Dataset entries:
==*==
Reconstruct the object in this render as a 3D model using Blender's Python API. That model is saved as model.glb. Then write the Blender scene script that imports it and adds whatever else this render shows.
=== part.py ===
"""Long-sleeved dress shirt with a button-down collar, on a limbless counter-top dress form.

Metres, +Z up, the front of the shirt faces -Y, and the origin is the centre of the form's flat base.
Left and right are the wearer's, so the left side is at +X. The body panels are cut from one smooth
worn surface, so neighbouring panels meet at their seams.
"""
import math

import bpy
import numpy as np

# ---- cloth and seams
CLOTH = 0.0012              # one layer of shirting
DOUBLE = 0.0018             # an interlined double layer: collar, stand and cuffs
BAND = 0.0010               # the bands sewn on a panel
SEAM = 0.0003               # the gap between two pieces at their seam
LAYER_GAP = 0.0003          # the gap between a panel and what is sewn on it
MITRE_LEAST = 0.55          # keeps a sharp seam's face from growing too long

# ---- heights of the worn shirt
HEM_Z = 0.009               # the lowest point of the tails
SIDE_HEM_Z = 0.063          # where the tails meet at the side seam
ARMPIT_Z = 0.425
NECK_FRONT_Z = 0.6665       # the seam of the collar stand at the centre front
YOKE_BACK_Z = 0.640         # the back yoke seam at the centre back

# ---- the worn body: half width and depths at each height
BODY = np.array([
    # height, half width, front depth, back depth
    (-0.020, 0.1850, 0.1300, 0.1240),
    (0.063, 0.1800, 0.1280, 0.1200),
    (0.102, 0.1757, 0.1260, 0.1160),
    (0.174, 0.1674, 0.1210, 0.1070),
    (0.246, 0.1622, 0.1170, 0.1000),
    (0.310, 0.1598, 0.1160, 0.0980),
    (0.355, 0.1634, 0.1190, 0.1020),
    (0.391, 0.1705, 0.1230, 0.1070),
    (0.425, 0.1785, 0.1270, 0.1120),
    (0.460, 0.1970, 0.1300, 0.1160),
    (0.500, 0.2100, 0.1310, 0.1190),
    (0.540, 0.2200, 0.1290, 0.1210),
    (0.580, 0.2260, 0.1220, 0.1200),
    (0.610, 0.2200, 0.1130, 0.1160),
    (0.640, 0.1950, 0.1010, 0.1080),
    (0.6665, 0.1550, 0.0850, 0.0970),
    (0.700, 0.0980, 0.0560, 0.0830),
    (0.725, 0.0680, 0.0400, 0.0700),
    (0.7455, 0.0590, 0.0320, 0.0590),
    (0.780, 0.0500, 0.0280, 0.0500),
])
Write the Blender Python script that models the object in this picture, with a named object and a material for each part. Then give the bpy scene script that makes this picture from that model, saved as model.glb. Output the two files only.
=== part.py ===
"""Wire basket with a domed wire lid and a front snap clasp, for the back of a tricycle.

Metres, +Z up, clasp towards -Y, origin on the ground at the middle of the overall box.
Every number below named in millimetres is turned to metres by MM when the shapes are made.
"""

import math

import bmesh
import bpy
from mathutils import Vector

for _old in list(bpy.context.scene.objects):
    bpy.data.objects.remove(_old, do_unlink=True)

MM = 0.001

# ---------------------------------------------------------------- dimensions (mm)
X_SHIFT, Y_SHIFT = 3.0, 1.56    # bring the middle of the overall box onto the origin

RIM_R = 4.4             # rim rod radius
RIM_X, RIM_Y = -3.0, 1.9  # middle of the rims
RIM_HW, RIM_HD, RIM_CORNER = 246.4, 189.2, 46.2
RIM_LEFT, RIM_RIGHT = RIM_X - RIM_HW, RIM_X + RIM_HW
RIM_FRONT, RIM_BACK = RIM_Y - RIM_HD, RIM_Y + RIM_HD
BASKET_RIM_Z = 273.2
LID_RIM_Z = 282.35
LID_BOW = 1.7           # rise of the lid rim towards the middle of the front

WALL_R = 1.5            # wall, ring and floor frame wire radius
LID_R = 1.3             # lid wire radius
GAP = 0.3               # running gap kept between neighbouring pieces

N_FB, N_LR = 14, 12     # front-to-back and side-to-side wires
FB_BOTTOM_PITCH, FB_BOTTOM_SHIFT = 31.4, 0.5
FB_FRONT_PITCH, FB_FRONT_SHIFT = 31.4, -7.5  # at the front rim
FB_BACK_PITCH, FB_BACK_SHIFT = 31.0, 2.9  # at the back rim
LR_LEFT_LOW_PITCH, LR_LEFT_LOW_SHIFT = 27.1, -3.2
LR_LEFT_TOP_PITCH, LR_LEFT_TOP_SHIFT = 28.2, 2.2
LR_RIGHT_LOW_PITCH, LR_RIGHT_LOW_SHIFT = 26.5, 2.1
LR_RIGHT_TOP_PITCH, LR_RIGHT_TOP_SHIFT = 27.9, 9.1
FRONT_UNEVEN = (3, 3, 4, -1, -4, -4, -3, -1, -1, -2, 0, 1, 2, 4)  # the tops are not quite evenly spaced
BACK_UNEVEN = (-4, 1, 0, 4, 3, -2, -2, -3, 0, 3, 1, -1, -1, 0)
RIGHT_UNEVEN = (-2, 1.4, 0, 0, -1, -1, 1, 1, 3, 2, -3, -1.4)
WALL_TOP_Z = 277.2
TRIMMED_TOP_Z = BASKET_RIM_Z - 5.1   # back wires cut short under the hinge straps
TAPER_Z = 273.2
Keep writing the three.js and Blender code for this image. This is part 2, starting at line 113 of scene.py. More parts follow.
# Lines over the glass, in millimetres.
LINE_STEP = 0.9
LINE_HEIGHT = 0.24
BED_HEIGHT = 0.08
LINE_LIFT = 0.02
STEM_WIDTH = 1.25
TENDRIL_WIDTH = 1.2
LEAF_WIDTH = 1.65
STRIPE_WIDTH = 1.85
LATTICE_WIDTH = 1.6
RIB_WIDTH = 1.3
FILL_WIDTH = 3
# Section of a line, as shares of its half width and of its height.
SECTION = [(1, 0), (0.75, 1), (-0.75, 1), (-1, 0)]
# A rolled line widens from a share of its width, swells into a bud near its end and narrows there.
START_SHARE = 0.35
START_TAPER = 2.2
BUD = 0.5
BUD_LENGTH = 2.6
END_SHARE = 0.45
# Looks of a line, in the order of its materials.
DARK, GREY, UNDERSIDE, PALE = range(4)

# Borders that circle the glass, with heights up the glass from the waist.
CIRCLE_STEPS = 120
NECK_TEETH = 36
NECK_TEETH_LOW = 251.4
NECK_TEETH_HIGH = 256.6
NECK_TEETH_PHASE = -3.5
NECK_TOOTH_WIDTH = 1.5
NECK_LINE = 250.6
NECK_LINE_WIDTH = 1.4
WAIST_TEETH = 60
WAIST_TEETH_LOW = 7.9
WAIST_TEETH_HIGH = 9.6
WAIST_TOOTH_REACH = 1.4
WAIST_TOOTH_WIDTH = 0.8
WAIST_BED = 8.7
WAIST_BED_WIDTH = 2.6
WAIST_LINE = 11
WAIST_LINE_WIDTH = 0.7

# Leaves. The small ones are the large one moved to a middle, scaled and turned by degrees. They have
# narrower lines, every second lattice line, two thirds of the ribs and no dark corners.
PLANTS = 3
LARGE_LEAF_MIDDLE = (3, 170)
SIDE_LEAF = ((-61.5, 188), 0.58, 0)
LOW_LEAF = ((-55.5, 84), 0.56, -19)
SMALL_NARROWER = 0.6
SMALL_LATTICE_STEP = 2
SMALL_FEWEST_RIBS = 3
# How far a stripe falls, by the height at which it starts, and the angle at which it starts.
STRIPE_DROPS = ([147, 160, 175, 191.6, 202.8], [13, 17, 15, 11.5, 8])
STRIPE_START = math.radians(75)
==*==
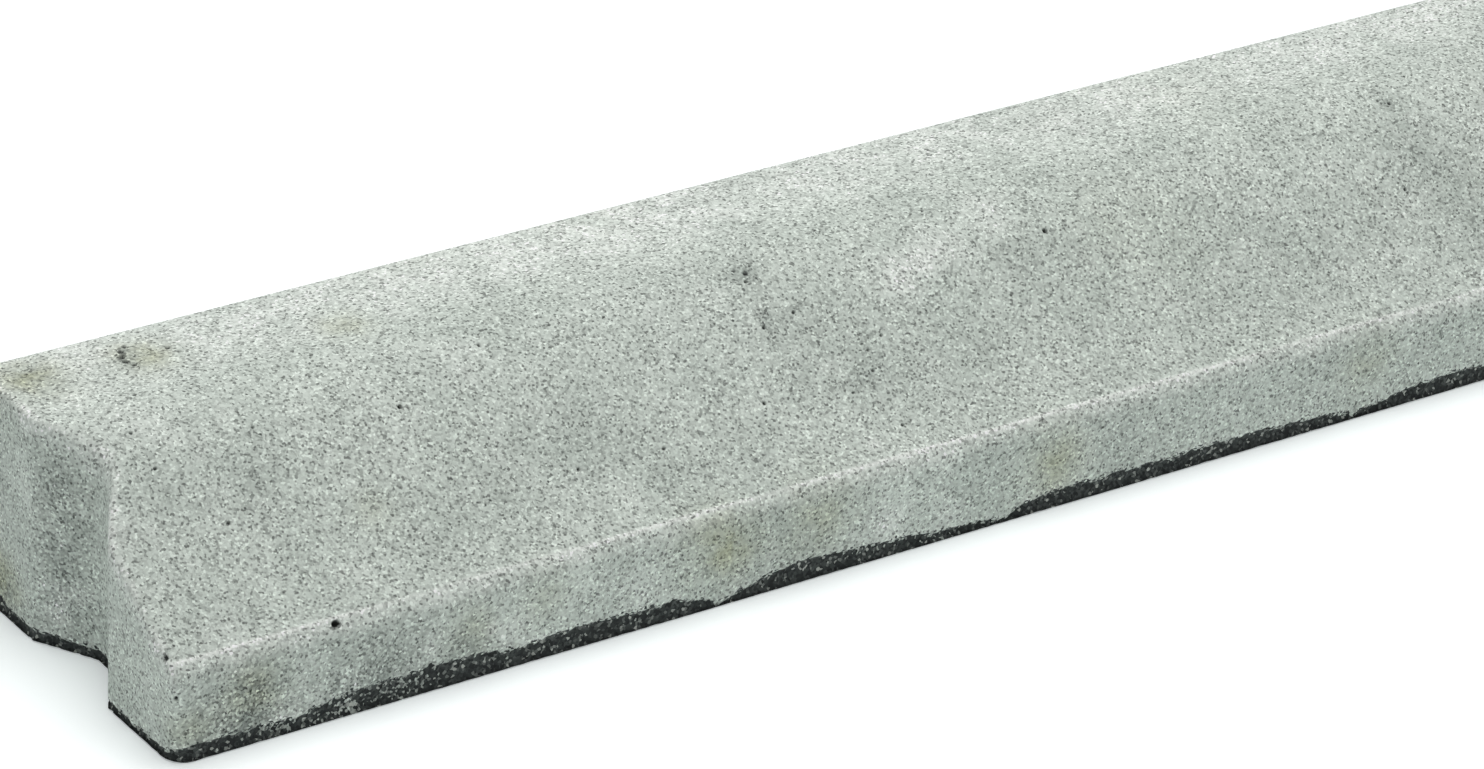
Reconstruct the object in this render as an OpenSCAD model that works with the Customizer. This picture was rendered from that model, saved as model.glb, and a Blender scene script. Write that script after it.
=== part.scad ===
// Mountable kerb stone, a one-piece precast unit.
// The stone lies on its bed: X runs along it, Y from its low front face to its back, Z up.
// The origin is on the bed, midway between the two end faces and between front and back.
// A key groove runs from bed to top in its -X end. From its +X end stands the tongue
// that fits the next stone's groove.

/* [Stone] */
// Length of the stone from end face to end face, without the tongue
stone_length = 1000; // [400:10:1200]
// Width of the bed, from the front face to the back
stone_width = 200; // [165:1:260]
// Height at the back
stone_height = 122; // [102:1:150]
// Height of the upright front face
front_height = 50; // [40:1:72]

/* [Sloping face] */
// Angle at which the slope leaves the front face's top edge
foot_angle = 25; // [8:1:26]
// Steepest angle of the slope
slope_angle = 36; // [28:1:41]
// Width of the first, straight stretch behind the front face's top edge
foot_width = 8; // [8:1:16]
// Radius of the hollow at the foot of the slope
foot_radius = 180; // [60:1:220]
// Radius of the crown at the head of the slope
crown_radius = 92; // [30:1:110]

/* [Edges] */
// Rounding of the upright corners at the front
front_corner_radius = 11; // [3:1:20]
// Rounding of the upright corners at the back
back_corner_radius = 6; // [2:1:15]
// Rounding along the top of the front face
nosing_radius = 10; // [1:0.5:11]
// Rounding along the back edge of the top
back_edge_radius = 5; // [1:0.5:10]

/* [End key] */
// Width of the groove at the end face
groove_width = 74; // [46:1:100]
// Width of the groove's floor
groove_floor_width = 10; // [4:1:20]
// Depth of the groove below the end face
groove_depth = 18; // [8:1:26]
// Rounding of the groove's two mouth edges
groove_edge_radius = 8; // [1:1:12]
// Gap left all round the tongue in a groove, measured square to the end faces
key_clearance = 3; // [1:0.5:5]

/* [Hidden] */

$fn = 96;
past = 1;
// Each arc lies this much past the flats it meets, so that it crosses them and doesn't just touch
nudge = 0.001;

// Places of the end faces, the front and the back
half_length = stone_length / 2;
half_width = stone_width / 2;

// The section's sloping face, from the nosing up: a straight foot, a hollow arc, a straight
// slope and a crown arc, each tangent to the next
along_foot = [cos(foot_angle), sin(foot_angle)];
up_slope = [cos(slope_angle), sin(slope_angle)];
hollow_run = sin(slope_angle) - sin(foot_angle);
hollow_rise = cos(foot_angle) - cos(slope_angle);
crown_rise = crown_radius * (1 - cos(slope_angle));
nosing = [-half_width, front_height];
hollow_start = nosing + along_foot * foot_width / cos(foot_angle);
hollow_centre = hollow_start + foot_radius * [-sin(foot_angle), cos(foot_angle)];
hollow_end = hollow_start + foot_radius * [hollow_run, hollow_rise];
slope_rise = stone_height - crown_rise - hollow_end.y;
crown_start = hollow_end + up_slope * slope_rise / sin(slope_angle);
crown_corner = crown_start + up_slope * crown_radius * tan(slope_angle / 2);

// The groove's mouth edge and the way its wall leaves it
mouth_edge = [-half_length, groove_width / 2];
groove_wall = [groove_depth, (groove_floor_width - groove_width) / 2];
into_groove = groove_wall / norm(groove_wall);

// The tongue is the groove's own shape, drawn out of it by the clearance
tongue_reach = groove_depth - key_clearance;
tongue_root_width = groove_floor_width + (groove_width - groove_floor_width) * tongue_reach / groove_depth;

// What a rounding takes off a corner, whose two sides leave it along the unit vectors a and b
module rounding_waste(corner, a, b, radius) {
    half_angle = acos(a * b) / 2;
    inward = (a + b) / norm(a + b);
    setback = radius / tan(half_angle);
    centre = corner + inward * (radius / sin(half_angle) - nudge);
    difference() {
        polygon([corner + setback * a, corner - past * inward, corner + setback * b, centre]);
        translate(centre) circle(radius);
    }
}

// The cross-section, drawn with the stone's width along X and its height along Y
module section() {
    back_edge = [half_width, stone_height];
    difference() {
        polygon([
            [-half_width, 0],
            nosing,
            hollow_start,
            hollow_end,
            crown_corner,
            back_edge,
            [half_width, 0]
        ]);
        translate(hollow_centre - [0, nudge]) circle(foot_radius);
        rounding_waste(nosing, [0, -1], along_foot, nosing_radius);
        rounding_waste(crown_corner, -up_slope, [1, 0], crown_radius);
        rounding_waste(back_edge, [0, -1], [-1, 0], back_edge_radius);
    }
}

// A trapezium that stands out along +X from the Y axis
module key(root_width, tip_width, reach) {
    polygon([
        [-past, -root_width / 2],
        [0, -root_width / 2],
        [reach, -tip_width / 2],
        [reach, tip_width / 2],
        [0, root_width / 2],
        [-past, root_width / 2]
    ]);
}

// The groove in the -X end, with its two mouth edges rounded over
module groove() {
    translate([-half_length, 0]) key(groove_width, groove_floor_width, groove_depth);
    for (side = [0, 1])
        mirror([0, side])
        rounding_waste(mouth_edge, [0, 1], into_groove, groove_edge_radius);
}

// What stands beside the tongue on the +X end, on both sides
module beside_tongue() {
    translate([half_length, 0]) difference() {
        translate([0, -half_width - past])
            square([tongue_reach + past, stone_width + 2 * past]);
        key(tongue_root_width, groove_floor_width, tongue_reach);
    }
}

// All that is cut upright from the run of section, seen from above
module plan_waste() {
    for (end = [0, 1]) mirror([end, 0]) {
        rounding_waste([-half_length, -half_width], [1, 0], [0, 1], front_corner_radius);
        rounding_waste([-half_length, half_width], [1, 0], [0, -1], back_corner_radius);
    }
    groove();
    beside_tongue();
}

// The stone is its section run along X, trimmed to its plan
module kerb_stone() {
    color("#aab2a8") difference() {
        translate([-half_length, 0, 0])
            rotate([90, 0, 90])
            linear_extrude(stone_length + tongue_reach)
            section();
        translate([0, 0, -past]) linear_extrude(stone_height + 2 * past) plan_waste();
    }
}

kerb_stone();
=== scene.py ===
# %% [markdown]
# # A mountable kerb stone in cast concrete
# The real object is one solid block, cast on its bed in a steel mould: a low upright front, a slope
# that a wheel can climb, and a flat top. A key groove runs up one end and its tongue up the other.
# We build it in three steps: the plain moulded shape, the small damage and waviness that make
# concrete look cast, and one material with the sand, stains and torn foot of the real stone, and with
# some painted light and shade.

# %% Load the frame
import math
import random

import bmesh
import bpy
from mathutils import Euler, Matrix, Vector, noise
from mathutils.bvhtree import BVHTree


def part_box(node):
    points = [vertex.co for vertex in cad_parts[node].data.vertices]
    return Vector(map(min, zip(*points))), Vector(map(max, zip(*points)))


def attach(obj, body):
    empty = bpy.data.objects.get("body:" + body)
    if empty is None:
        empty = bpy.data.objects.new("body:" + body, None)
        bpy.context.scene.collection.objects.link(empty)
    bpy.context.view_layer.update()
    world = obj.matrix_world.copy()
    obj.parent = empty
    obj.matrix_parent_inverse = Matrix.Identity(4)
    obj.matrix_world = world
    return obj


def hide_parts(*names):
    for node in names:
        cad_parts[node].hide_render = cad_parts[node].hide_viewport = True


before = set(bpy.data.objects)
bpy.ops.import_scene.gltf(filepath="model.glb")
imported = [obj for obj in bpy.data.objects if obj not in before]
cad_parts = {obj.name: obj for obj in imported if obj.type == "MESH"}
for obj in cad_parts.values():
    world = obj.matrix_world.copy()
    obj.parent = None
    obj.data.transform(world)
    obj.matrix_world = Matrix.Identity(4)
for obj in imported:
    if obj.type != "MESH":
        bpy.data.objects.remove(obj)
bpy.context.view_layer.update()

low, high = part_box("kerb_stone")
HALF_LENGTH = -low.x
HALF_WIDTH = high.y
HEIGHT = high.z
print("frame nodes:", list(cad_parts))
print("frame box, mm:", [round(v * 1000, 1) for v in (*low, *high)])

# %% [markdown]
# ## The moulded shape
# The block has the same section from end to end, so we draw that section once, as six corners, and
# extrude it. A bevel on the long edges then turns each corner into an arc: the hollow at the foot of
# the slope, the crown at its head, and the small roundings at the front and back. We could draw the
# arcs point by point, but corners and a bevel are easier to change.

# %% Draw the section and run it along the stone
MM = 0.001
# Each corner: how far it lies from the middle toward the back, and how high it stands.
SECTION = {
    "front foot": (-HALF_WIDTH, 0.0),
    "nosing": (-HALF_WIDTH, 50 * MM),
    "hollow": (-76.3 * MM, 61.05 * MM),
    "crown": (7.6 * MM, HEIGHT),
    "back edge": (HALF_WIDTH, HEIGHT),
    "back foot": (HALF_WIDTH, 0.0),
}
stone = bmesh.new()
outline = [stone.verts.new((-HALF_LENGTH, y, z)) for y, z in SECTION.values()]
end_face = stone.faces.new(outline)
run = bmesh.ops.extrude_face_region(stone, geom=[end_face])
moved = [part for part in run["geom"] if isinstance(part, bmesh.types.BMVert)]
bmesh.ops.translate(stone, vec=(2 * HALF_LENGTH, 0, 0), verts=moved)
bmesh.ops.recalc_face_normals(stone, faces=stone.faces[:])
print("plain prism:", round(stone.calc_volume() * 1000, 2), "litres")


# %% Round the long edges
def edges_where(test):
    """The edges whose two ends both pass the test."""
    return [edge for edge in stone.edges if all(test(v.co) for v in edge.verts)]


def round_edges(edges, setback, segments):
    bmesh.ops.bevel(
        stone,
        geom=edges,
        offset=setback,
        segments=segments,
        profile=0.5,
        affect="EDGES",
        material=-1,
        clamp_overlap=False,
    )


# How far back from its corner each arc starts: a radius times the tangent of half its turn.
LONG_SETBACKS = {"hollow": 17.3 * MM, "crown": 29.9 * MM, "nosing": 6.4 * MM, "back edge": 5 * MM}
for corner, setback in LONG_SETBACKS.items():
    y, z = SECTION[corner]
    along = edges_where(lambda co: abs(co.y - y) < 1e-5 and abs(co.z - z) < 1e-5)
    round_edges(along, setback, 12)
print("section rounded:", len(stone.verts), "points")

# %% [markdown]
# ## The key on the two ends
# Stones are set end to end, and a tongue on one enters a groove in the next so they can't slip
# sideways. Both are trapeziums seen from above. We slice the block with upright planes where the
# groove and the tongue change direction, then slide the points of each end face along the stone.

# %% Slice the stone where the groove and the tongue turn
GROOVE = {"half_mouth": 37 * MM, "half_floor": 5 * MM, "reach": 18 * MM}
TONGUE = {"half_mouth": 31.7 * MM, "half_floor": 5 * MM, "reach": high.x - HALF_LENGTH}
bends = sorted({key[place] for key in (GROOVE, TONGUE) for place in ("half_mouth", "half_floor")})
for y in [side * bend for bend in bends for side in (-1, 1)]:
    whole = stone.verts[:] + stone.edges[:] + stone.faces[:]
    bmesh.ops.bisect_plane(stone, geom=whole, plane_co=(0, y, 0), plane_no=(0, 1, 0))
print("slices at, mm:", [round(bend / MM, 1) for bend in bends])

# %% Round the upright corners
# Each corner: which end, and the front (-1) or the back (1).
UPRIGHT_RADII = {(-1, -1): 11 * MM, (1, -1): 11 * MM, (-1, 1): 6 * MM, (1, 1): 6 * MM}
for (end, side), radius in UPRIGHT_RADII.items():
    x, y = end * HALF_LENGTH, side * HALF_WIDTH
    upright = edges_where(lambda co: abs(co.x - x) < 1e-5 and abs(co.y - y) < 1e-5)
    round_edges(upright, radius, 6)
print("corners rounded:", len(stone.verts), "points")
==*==
WORK TO DO:
Return the lines from the line with "to its plan" through the line with "zip(*points))), Vector(map(max, zip(*points)))", inclusive, exactly as they stand, and nothing else.

THE RESULT:
// The stone is its section run along X, trimmed to its plan
module kerb_stone() {
    color("#aab2a8") difference() {
        translate([-half_length, 0, 0])
            rotate([90, 0, 90])
            linear_extrude(stone_length + tongue_reach)
            section();
        translate([0, 0, -past]) linear_extrude(stone_height + 2 * past) plan_waste();
    }
}

kerb_stone();
=== scene.py ===
# %% [markdown]
# # A mountable kerb stone in cast concrete
# The real object is one solid block, cast on its bed in a steel mould: a low upright front, a slope
# that a wheel can climb, and a flat top. A key groove runs up one end and its tongue up the other.
# We build it in three steps: the plain moulded shape, the small damage and waviness that make
# concrete look cast, and one material with the sand, stains and torn foot of the real stone, and with
# some painted light and shade.

# %% Load the frame
import math
import random

import bmesh
import bpy
from mathutils import Euler, Matrix, Vector, noise
from mathutils.bvhtree import BVHTree


def part_box(node):
    points = [vertex.co for vertex in cad_parts[node].data.vertices]
    return Vector(map(min, zip(*points))), Vector(map(max, zip(*points)))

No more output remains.